Set task -
Restate the records in their entirety, word for word.

── Data records

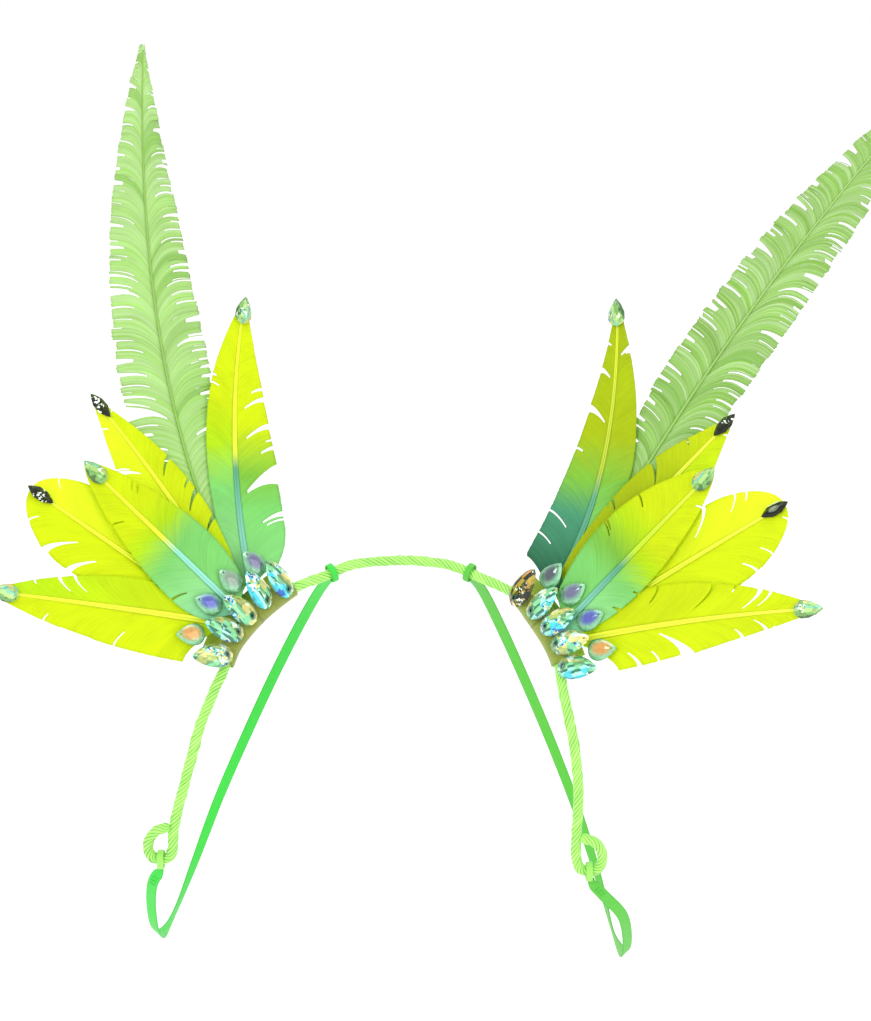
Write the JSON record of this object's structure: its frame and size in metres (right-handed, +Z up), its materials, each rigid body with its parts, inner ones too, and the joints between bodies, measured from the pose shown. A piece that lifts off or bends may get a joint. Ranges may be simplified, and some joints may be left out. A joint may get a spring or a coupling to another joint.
{
  "type": "feather shoulder wings",
  "caption": "Pair of feather shoulder wings on a bendable cord-wrapped wire that rests behind the neck, with drop stones and elastic under-arm straps.",
  "frame": {"origin": "middle of the wrapped wire behind the wearer's neck", "axes": "+Z up as worn, the wearer faces -Y, +X to the wearer's left"},
  "size_m": [0.6081, 0.2918, 0.6155],
  "materials": {
    "wire": "bendable round wire, hidden under the wound cord",
    "wrap_cord": "thin satin cord wound turn beside turn",
    "felt": "olive felt folded over the wire",
    "feather": "dyed, trimmed goose feathers, yellow to mint",
    "plume": "dyed, long loose-barbed plume",
    "large_stone": "faceted foil-backed acrylic drop with a rainbow coat",
    "small_stone": "smooth-fronted acrylic drop with a rainbow coat",
    "tip_stone": "faceted green acrylic drop with a rainbow coat",
    "olive_stone": "faceted dark olive acrylic",
    "elastic": "flat woven elastic"
  },
  "bodies": {
    "nape": {"nape_wire": "wire", "nape_wire_wrap": "wrap_cord"},
    "right_wing": {"right_wire": "wire", "right_wire_wrap": "wrap_cord", "right_felt": "felt", "right_plume": "plume", "right_feather_1": "feather", "right_tip_stone_1": "tip_stone", "right_feather_2": "feather", "right_tip_stone_2": "olive_stone", "right_feather_3": "feather", "right_tip_stone_3": "tip_stone", "right_feather_4": "feather", "right_tip_stone_4": "olive_stone", "right_feather_5": "feather", "right_tip_stone_5": "tip_stone", "right_large_stone_1": "large_stone", "right_large_stone_2": "large_stone", "right_large_stone_3": "large_stone", "right_large_stone_4": "large_stone", "right_large_stone_5": "large_stone", "right_small_stone_1": "small_stone", "right_small_stone_2": "small_stone", "right_small_stone_3": "small_stone", "right_small_stone_4": "small_stone"},
    "right_strap": {"right_strap": "elastic"},
    "left_wing": {"left_wire": "wire", "left_wire_wrap": "wrap_cord", "left_felt": "felt", "left_plume": "plume", "left_feather_1": "feather", "left_tip_stone_1": "tip_stone", "left_feather_2": "feather", "left_tip_stone_2": "olive_stone", "left_feather_3": "feather", "left_tip_stone_3": "tip_stone", "left_feather_4": "feather", "left_tip_stone_4": "olive_stone", "left_feather_5": "feather", "left_tip_stone_5": "tip_stone", "left_large_stone_1": "large_stone", "left_large_stone_2": "large_stone", "left_large_stone_3": "large_stone", "left_large_stone_4": "large_stone", "left_large_stone_5": "large_stone", "left_small_stone_1": "small_stone", "left_small_stone_2": "small_stone", "left_small_stone_3": "small_stone", "left_small_stone_4": "small_stone"},
    "left_strap": {"left_strap": "elastic"}
  },
  "joints": [
    {"name": "right_wing_bend", "type": "hinge", "parent": "nape", "child": "right_wing", "pos_m": [-0.036, -0.004, -0.0025], "axis": [0, 0, -1], "range_deg": [-15, 30]},
    {"name": "left_wing_bend", "type": "hinge", "parent": "nape", "child": "left_wing", "pos_m": [0.036, -0.004, -0.0025], "axis": [0, 0, 1], "range_deg": [-15, 30]},
    {"name": "right_strap_swing", "type": "hinge", "parent": "right_wing", "child": "right_strap", "pos_m": [-0.1632, -0.12, -0.1687], "axis": [0.503, 0.4851, 0.7153], "range_deg": [-12, 12]},
    {"name": "left_strap_swing", "type": "hinge", "parent": "left_wing", "child": "left_strap", "pos_m": [0.1294, -0.12, -0.1786], "axis": [-0.3668, 0.5011, 0.7838], "range_deg": [-12, 12]}
  ]
}
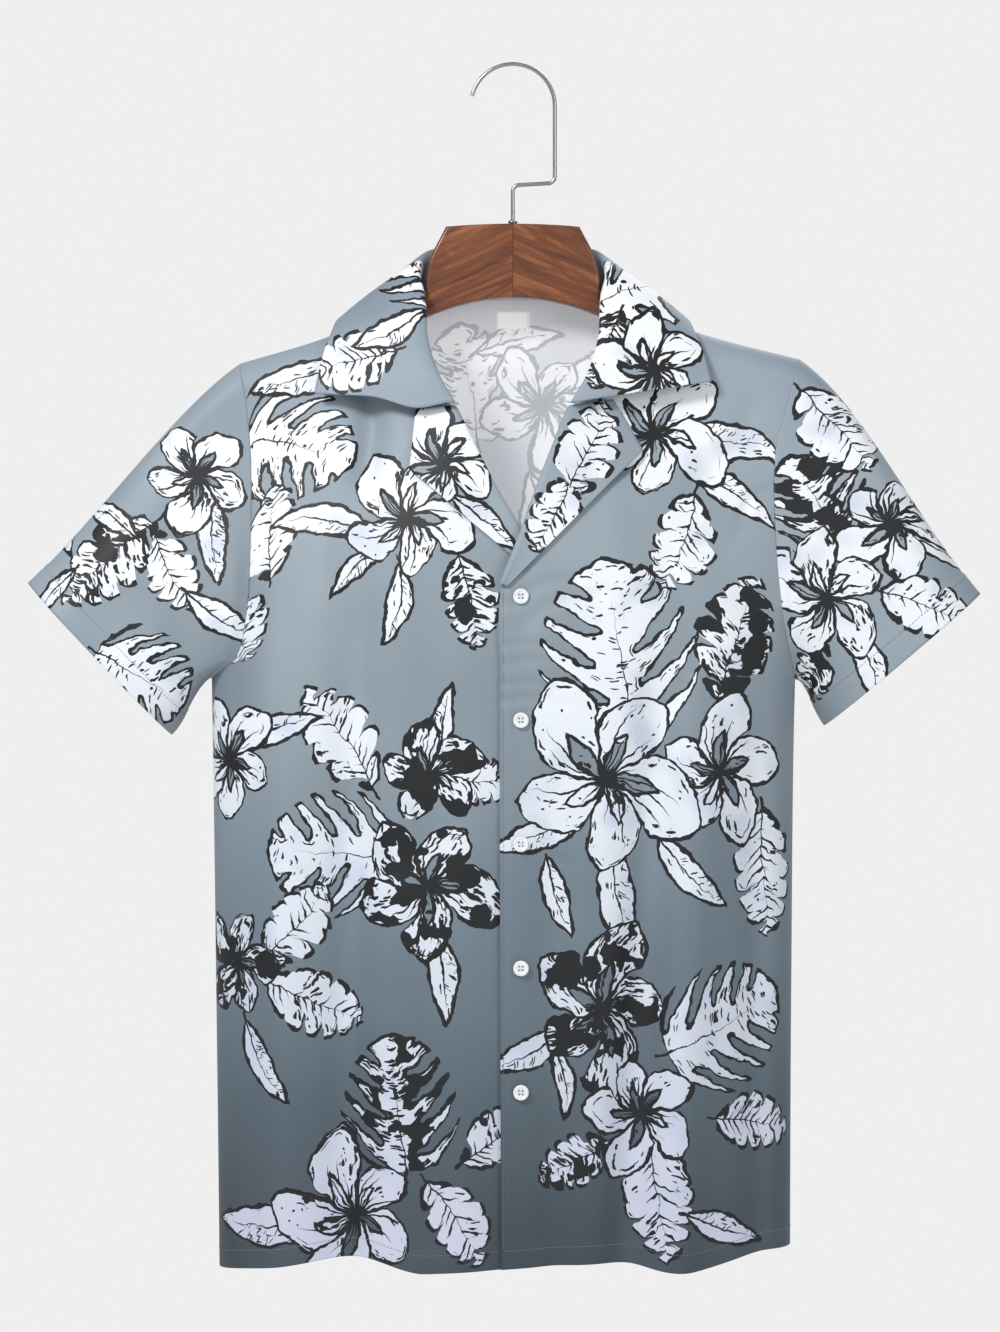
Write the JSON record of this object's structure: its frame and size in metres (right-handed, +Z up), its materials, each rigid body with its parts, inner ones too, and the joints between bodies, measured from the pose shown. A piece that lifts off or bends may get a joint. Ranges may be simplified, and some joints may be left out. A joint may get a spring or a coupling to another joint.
{
  "type": "hawaiian shirt on a wooden hanger",
  "caption": "Short-sleeved camp-collar shirt in printed cloth, buttoned with an open neck, hanging on a contoured wooden hanger with a wire hook.",
  "frame": {"origin": "inner top of the hanger's hook, where the rail carries it", "axes": "+Z up, the shirt's front faces -Y, the wearer's left is at +X"},
  "size_m": [0.714, 0.1758, 0.9007],
  "materials": {
    "cloth": "smooth printed rayon, grey blue darkening to the hem, white blossoms and inked leaves",
    "button": "pearly white",
    "label": "woven satin tape, blank",
    "wood": "walnut stain, satin varnish",
    "wire": "bright drawn wire"
  },
  "bodies": {
    "root": {"front_left": "cloth", "front_right": "cloth", "back": "cloth", "sleeve_left": "cloth", "sleeve_right": "cloth", "collar": "cloth", "lapel_left": "cloth", "lapel_right": "cloth", "button_1": "button", "button_2": "button", "button_3": "button", "button_4": "button", "button_5": "button", "neck_label": "label", "hanger_wood": "wood", "hanger_ferrule": "wire", "hanger_hook": "wire"}
  },
  "joints": []
}
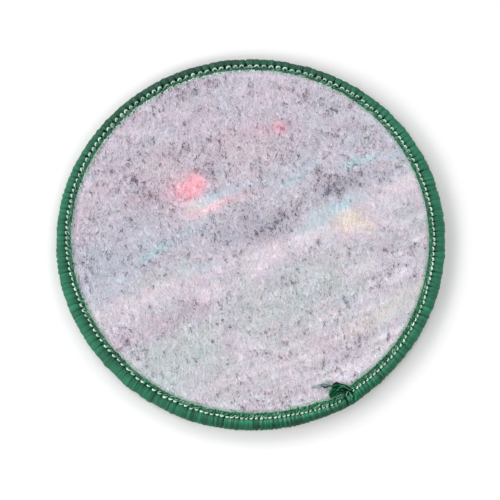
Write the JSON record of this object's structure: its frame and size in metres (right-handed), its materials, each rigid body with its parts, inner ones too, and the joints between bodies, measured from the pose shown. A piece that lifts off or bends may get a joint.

────

Task answer -
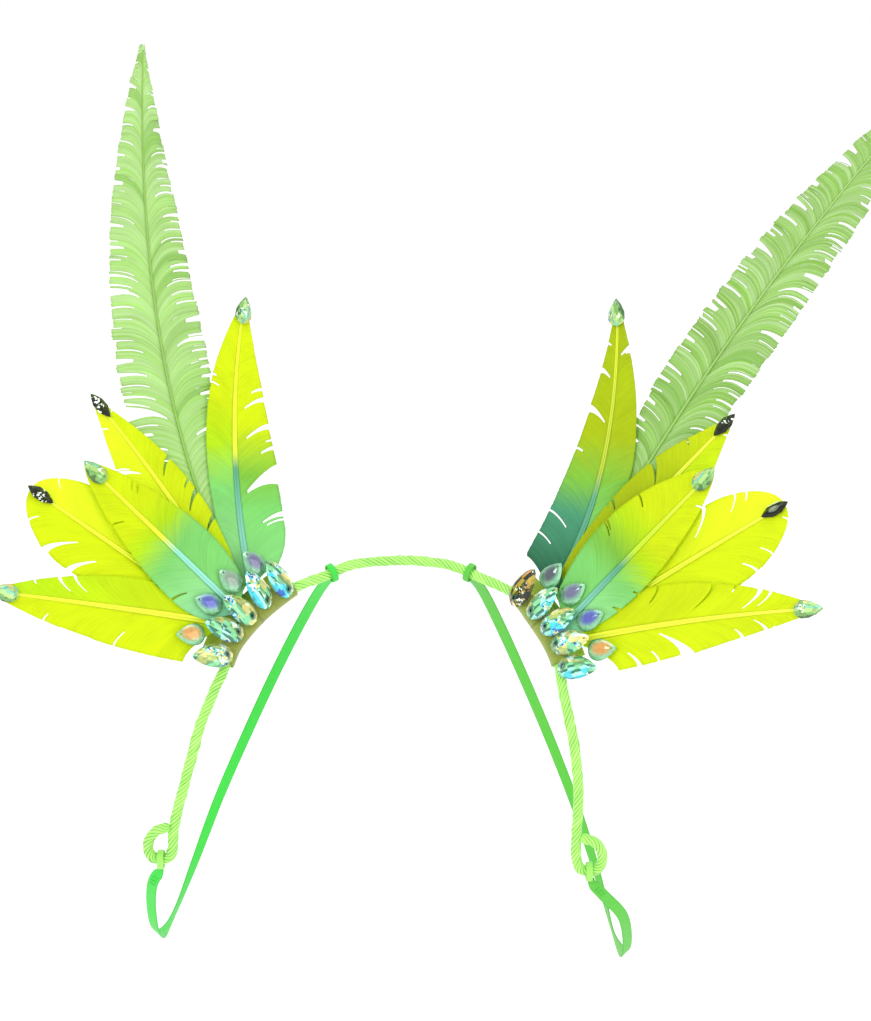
Write the JSON record of this object's structure: its frame and size in metres (right-handed, +Z up), its materials, each rigid body with its parts, inner ones too, and the joints between bodies, measured from the pose shown. A piece that lifts off or bends may get a joint. Ranges may be simplified, and some joints may be left out. A joint may get a spring or a coupling to another joint.
{
  "type": "feather shoulder wings",
  "caption": "Pair of feather shoulder wings on a bendable cord-wrapped wire that rests behind the neck, with drop stones and elastic under-arm straps.",
  "frame": {"origin": "middle of the wrapped wire behind the wearer's neck", "axes": "+Z up as worn, the wearer faces -Y, +X to the wearer's left"},
  "size_m": [0.6081, 0.2918, 0.6155],
  "materials": {
    "wire": "bendable round wire, hidden under the wound cord",
    "wrap_cord": "thin satin cord wound turn beside turn",
    "felt": "olive felt folded over the wire",
    "feather": "dyed, trimmed goose feathers, yellow to mint",
    "plume": "dyed, long loose-barbed plume",
    "large_stone": "faceted foil-backed acrylic drop with a rainbow coat",
    "small_stone": "smooth-fronted acrylic drop with a rainbow coat",
    "tip_stone": "faceted green acrylic drop with a rainbow coat",
    "olive_stone": "faceted dark olive acrylic",
    "elastic": "flat woven elastic"
  },
  "bodies": {
    "nape": {"nape_wire": "wire", "nape_wire_wrap": "wrap_cord"},
    "right_wing": {"right_wire": "wire", "right_wire_wrap": "wrap_cord", "right_felt": "felt", "right_plume": "plume", "right_feather_1": "feather", "right_tip_stone_1": "tip_stone", "right_feather_2": "feather", "right_tip_stone_2": "olive_stone", "right_feather_3": "feather", "right_tip_stone_3": "tip_stone", "right_feather_4": "feather", "right_tip_stone_4": "olive_stone", "right_feather_5": "feather", "right_tip_stone_5": "tip_stone", "right_large_stone_1": "large_stone", "right_large_stone_2": "large_stone", "right_large_stone_3": "large_stone", "right_large_stone_4": "large_stone", "right_large_stone_5": "large_stone", "right_small_stone_1": "small_stone", "right_small_stone_2": "small_stone", "right_small_stone_3": "small_stone", "right_small_stone_4": "small_stone"},
    "right_strap": {"right_strap": "elastic"},
    "left_wing": {"left_wire": "wire", "left_wire_wrap": "wrap_cord", "left_felt": "felt", "left_plume": "plume", "left_feather_1": "feather", "left_tip_stone_1": "tip_stone", "left_feather_2": "feather", "left_tip_stone_2": "olive_stone", "left_feather_3": "feather", "left_tip_stone_3": "tip_stone", "left_feather_4": "feather", "left_tip_stone_4": "olive_stone", "left_feather_5": "feather", "left_tip_stone_5": "tip_stone", "left_large_stone_1": "large_stone", "left_large_stone_2": "large_stone", "left_large_stone_3": "large_stone", "left_large_stone_4": "large_stone", "left_large_stone_5": "large_stone", "left_small_stone_1": "small_stone", "left_small_stone_2": "small_stone", "left_small_stone_3": "small_stone", "left_small_stone_4": "small_stone"},
    "left_strap": {"left_strap": "elastic"}
  },
  "joints": [
    {"name": "right_wing_bend", "type": "hinge", "parent": "nape", "child": "right_wing", "pos_m": [-0.036, -0.004, -0.0025], "axis": [0, 0, -1], "range_deg": [-15, 30]},
    {"name": "left_wing_bend", "type": "hinge", "parent": "nape", "child": "left_wing", "pos_m": [0.036, -0.004, -0.0025], "axis": [0, 0, 1], "range_deg": [-15, 30]},
    {"name": "right_strap_swing", "type": "hinge", "parent": "right_wing", "child": "right_strap", "pos_m": [-0.1632, -0.12, -0.1687], "axis": [0.503, 0.4851, 0.7153], "range_deg": [-12, 12]},
    {"name": "left_strap_swing", "type": "hinge", "parent": "left_wing", "child": "left_strap", "pos_m": [0.1294, -0.12, -0.1786], "axis": [-0.3668, 0.5011, 0.7838], "range_deg": [-12, 12]}
  ]
}
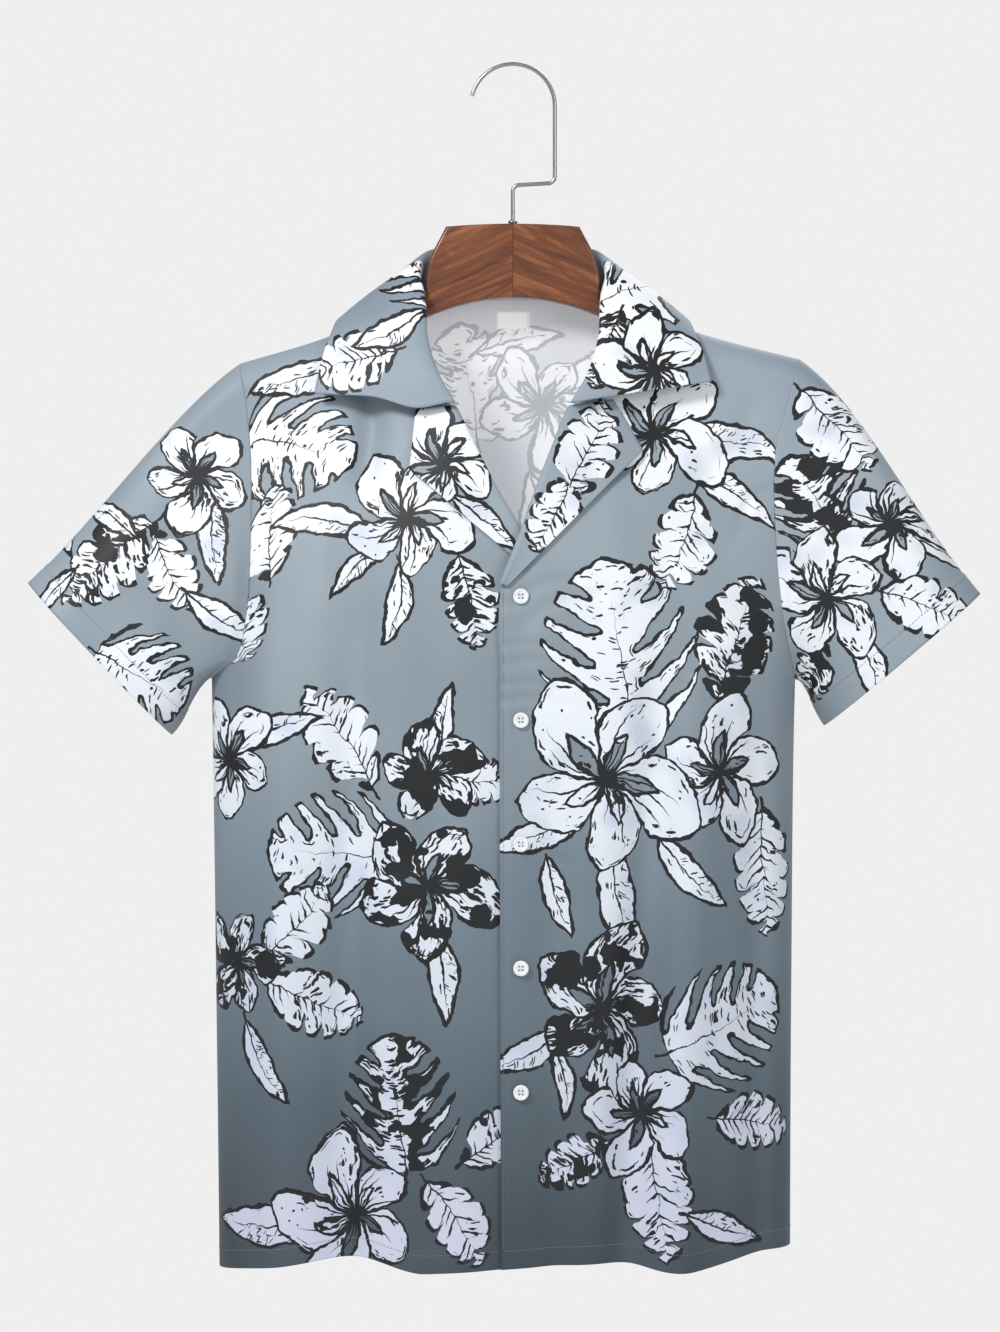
Write the JSON record of this object's structure: its frame and size in metres (right-handed, +Z up), its materials, each rigid body with its parts, inner ones too, and the joints between bodies, measured from the pose shown. A piece that lifts off or bends may get a joint. Ranges may be simplified, and some joints may be left out. A joint may get a spring or a coupling to another joint.
{
  "type": "hawaiian shirt on a wooden hanger",
  "caption": "Short-sleeved camp-collar shirt in printed cloth, buttoned with an open neck, hanging on a contoured wooden hanger with a wire hook.",
  "frame": {"origin": "inner top of the hanger's hook, where the rail carries it", "axes": "+Z up, the shirt's front faces -Y, the wearer's left is at +X"},
  "size_m": [0.714, 0.1758, 0.9007],
  "materials": {
    "cloth": "smooth printed rayon, grey blue darkening to the hem, white blossoms and inked leaves",
    "button": "pearly white",
    "label": "woven satin tape, blank",
    "wood": "walnut stain, satin varnish",
    "wire": "bright drawn wire"
  },
  "bodies": {
    "root": {"front_left": "cloth", "front_right": "cloth", "back": "cloth", "sleeve_left": "cloth", "sleeve_right": "cloth", "collar": "cloth", "lapel_left": "cloth", "lapel_right": "cloth", "button_1": "button", "button_2": "button", "button_3": "button", "button_4": "button", "button_5": "button", "neck_label": "label", "hanger_wood": "wood", "hanger_ferrule": "wire", "hanger_hook": "wire"}
  },
  "joints": []
}
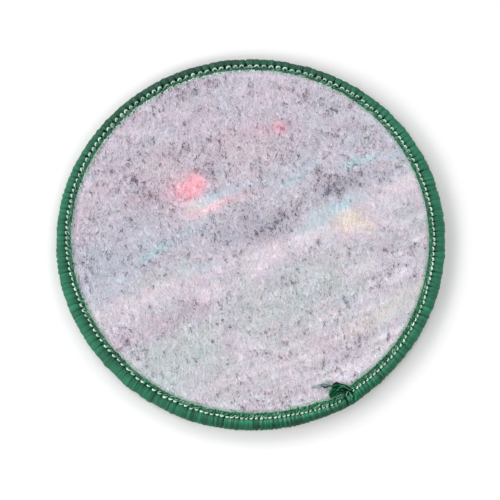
Write the JSON record of this object's structure: its frame and size in metres (right-handed), its materials, each rigid body with its parts, inner ones too, and the joints between bodies, measured from the pose shown. A piece that lifts off or bends may get a joint.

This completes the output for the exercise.